Reality is tough, y'all. And I don't like to feel convicted about my life. I look back at my years of teaching and I feel good about them. I feel like I did a good job. So one day when I look back at my years of staying home raising kids, I also want to feel good about them. I'll have to excuse these first 17 months when I literally have no idea what I'm doing. But maybe that ends right now. Maybe I can be the one to flip the script and say that things are changing around here. I'm going to get things done. I'm going to be productive and go to bed each night feeling good about my day again.
Can I get an amen?!
If you find yourself nodding your head in agreement as you read this (bless your heart), let's do this together. Let's start praying for motivation to be better. And then let's put our faith in God that He will deliver. Do you believe that you are in this position for a reason? Then your prayers should reflect that.

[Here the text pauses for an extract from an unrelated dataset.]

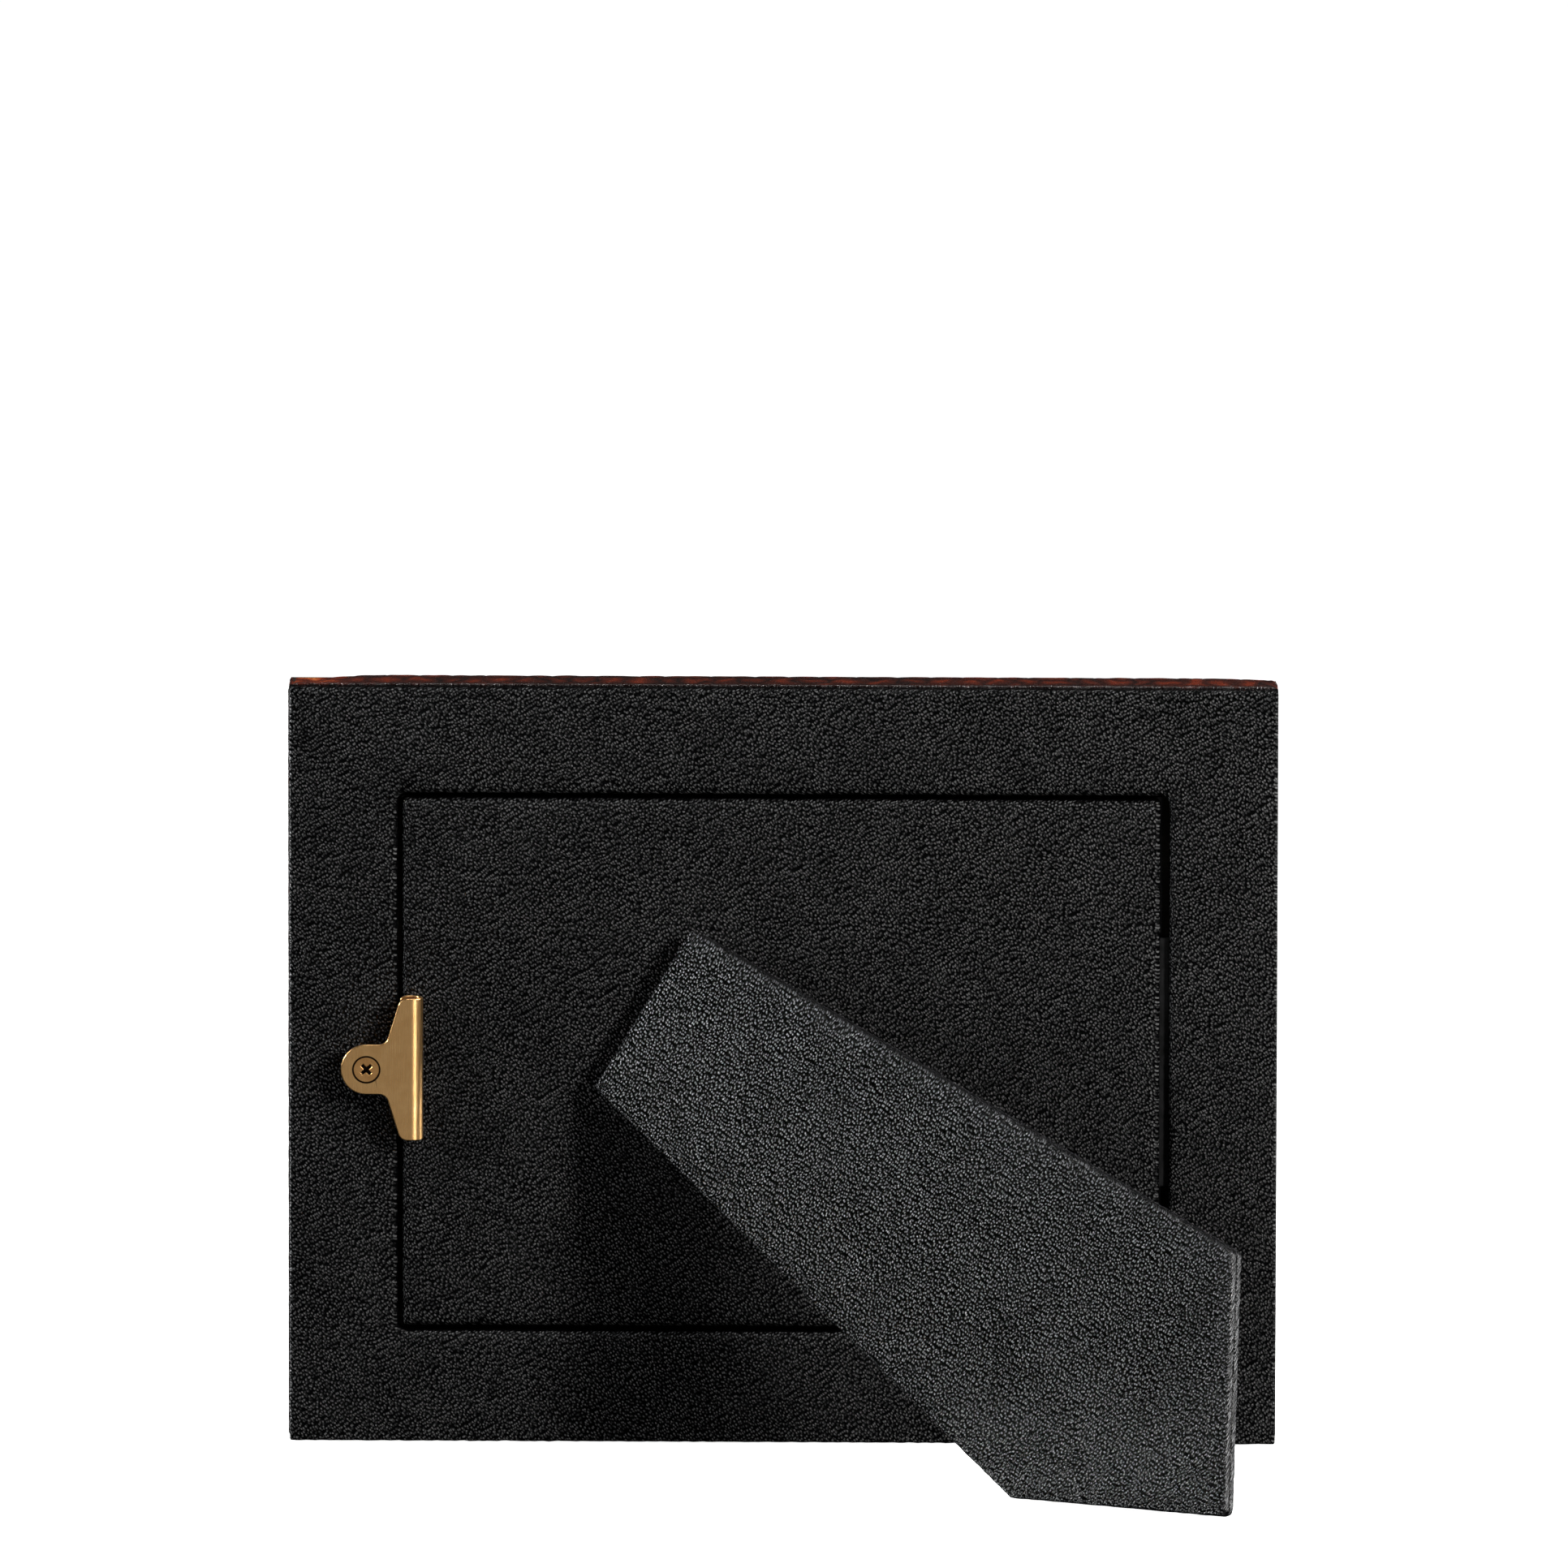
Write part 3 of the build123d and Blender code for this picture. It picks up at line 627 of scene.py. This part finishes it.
ring_skin(
    "rim_leatherette",
    rim_outer,
    rim_inner,
    rim_profile,
    RIM_COUNT,
    RIM_ARC,
    "frame_body",
    rim_grain,
    ["rim_cover"],
    11,
)

# ---- Backboard: leatherette wrapped over its board, a little rounded along the edges
backboard = outline(
    rectangle(
        backboard_x - backboard_width / 2,
        backboard_x + backboard_width / 2,
        middle - backboard_height / 2,
        middle + backboard_height / 2,
    ),
    [1.3] * 4,
    1.0,
)
backboard_profile = [(skin, board_face - skin, 0), (skin, core_front, 0), (0, core_front, 0)]
backboard_profile += [(0, -2.6, 1)]
board_arc = arc_profile(board_round, board_face - board_round - roll_sink, board_round, 0, 84)
backboard_profile += [(i, z, 1) for i, z in board_arc]
backboard_profile += [(2.3, board_face - 0.04, 0.7), (3.4, board_face, 0), (3.8, board_face, 0)]
board_skin(
    "backboard_leatherette",
    BACK,
    backboard,
    backboard_profile,
    "frame_body",
    board_grain,
    ["backboard_cover"],
    21,
)

# ---- Easel leg: two boards wrapped in leatherette, glued back to back


def flared(head_x):
    """Corners of a ply whose head edge lies at head_x, from the head's lower end on."""
    upper = np.array([outer_head, head_half_width])
    lower = np.array([outer_head, -head_half_width])
    up = upper + (np.array(high_toe) - upper) * (head_x - outer_head) / (high_toe[0] - outer_head)
    low = lower + (np.array(low_toe) - lower) * (head_x - outer_head) / (low_toe[0] - outer_head)
    return tuple(up), tuple(low)


head_top, head_bottom = flared(outer_head)
outer_ply = outline([head_bottom, low_toe, heel, high_toe, head_top], [1.2, 1.4, 2.0, 2.0, 1.2], 0.9)
seam_round, ply_round = 0.55, 0.7
outer_profile = [(skin, outer_face - skin, 0), (skin, seam, 0), (0.5, seam, 0)]
outer_profile += [(i, z, 1) for i, z in arc_profile(seam_round, seam + seam_round, seam_round, -80, 0, 5)]
outer_arc = arc_profile(ply_round, outer_face - ply_round - 0.3, ply_round, 0, 90, 7)
outer_profile += [(i, z, 1) for i, z in outer_arc]
outer_profile += [(1.3, outer_face - 0.27, 1), (2.2, outer_face - 0.1, 0.6)]
outer_profile += [(3.4, outer_face, 0), (3.8, outer_face, 0)]
board_skin(
    "leg_outer_leatherette",
    LEG,
    outer_ply,
    outer_profile,
    "leg_body",
    leg_grain,
    ["leg_outer_cover"],
    31,
)

inner_top, inner_bottom = flared(inner_head)
notch = [
    (inner_head, pocket_half_width),
    (pocket_end, pocket_half_width),
    (pocket_end, -pocket_half_width),
    (inner_head, -pocket_half_width),
]
inner_ply = outline(
    [inner_bottom, low_toe, heel, high_toe, inner_top, *notch],
    [1.0, 1.4, 2.0, 2.0, 1.0, 0.8, 0.8, 0.8, 0.8],
    0.9,
)
inner_profile = [(skin, inner_face + skin, 0), (skin, seam, 0), (0.5, seam, 0)]
seam_arc = arc_profile(seam_round, seam - seam_round - 0.04, seam_round, 80, 0, 5)
inner_arc = arc_profile(ply_round, inner_face + ply_round + 0.05, ply_round, 0, -90, 6)
inner_profile += [(i, z, 1) for i, z in seam_arc + inner_arc]
inner_profile += [(1.0, inner_face, 0), (1.2, inner_face, 0)]
board_skin(
    "leg_inner_leatherette",
    LEG,
    inner_ply,
    inner_profile,
    "leg_body",
    inner_leg_grain,
    ["leg_inner_cover"],
    41,
)

# ---- Crocodile-embossed leather over the front, the outer sides and the edge of the window
LEATHER_COUNT = (620, 490)
LEATHER_ARC = 8
leather_outer = rectangle(
    -width / 2 - leather_proud, width / 2 + leather_proud, -leather_proud, height + leather_proud
)
leather_inner = rectangle(
    -window_width / 2, window_width / 2, middle - window_height / 2, middle + window_height / 2
)
side_radius, window_radius, back_radius, corner_radius = 2.1, 1.4, 0.4, 2.4


def leather_path():
    """The profile of the leather's outer surface as (share, outer inset, inner inset, z).
    A point lies on the outer rectangle inset, the window's rectangle, or a share between."""
    side_start, side_end = -rim_thickness - back_radius, front + side_radius
    path = [(0, i, 0, z) for i, z in arc_profile(back_radius, side_start, back_radius, 90, 0, 4)]
    for z in np.linspace(side_start, side_end, 20)[1:-1]:
        path.append((0, 0, 0, z))
    path += [(0, i, 0, z) for i, z in arc_profile(side_radius, side_end, side_radius, 0, -90, 9)]
    for share in np.linspace(0, 1, 68)[1:-1]:
        path.append((share, side_radius, window_radius, front))
    for i, z in arc_profile(window_radius, front + window_radius, window_radius, -90, 0, 7):
        path.append((1, 0, i, z))
    for z in np.linspace(front + window_radius, glass_front, 7)[1:]:
        path.append((1, 0, 0, z))
    return path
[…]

God, I have faith that you put me here at home for Your greater purpose. And I give You the glory for allowing me such a privilege! And now I ask You to fill me with motivation to be good at it.
And if you're saying the same prayer, I pray for you too.
This is powerful stuff people. I know that change is hard. Especially when you kinda don't want to change! I mean, I'd love to continue to sit on the couch most of the day and only spend about 2 hours cleaning and being a legitimate homemaker. But I know that's not right. That's not using this gift wisely. And it's a gift to be home. Don't for one second think it's not. It's a gift and a blessing. And we should see it as such. In fact, each day is a gift. And Annie Dillard was right: “How you live your days becomes how you live your life.” So each day that I spend on the couch quickly turns into my life on the couch. That's just plain scary to me. That's not how I want to spend my life. And it's certainly not the legacy I want to leave behind.
This post has really put me on a roller coaster. At first I was just doing a little complaining, then thinking, then feeling guilty, then an epiphany, and now reflecting. I've got prayers to pray and work to do. So I'm out here.